__AIM OF THE EXERCISE__. Take the material below and write it all out again exactly.

--------------------

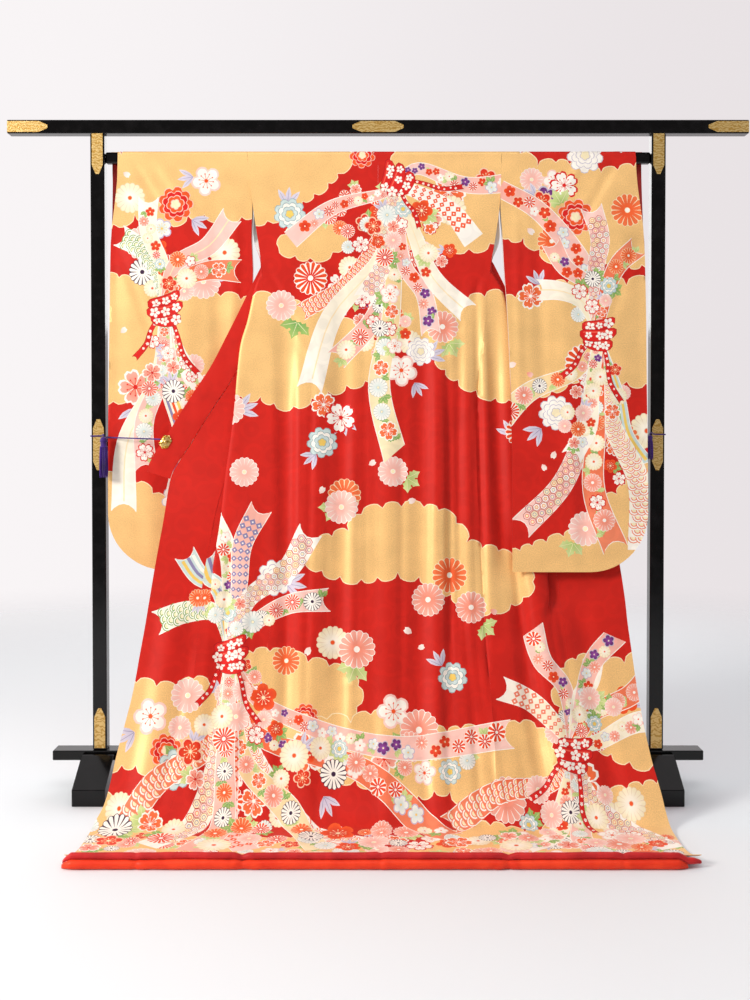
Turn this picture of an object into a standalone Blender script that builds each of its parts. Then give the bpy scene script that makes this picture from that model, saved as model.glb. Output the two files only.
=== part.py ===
# A long-sleeved furisode kimono with two padded hem rolls, shown from behind on a lacquered kimono stand.
# Sizes are in millimetres until they reach a mesh. X runs along the beam, -Y points at the viewer, Z is up.
# The garment hangs over the stand's upper rod: its back faces the viewer, its fronts hang behind the rod,
# turn about the side seams and spread out beside the back, and the train runs forward over the floor.

import bisect
import math
from collections import namedtuple

import bmesh
import bpy
from mathutils import Vector

MM = 0.001
GAP = 0.3

# Stand
BEAM_LENGTH = 1836.0
BEAM_HEIGHT = 33.5
BEAM_DEPTH = 36.0
BEAM_TOP = 1670.0
POST_X = 695.0
POST_WIDTH = 35.0
POST_DEPTH = 34.0
ROD_TOP = 1592.0
ROD_HEIGHT = 28.0
ROD_DEPTH = 22.0
RAIL_CENTRE = 866.0
RAIL_HEIGHT = 31.0
RAIL_DEPTH = 24.0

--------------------

__RESULT FOR THIS TASK__.
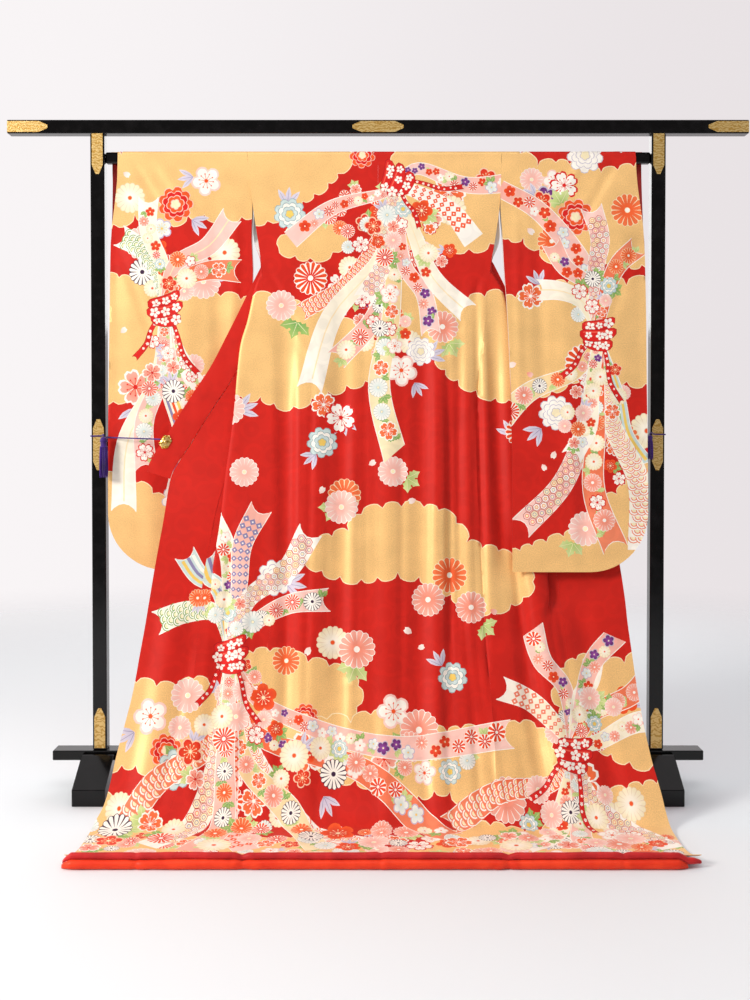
Turn this picture of an object into a standalone Blender script that builds each of its parts. Then give the bpy scene script that makes this picture from that model, saved as model.glb. Output the two files only.
=== part.py ===
# A long-sleeved furisode kimono with two padded hem rolls, shown from behind on a lacquered kimono stand.
# Sizes are in millimetres until they reach a mesh. X runs along the beam, -Y points at the viewer, Z is up.
# The garment hangs over the stand's upper rod: its back faces the viewer, its fronts hang behind the rod,
# turn about the side seams and spread out beside the back, and the train runs forward over the floor.

import bisect
import math
from collections import namedtuple

import bmesh
import bpy
from mathutils import Vector

MM = 0.001
GAP = 0.3

# Stand
BEAM_LENGTH = 1836.0
BEAM_HEIGHT = 33.5
BEAM_DEPTH = 36.0
BEAM_TOP = 1670.0
POST_X = 695.0
POST_WIDTH = 35.0
POST_DEPTH = 34.0
ROD_TOP = 1592.0
ROD_HEIGHT = 28.0
ROD_DEPTH = 22.0
RAIL_CENTRE = 866.0
RAIL_HEIGHT = 31.0
RAIL_DEPTH = 24.0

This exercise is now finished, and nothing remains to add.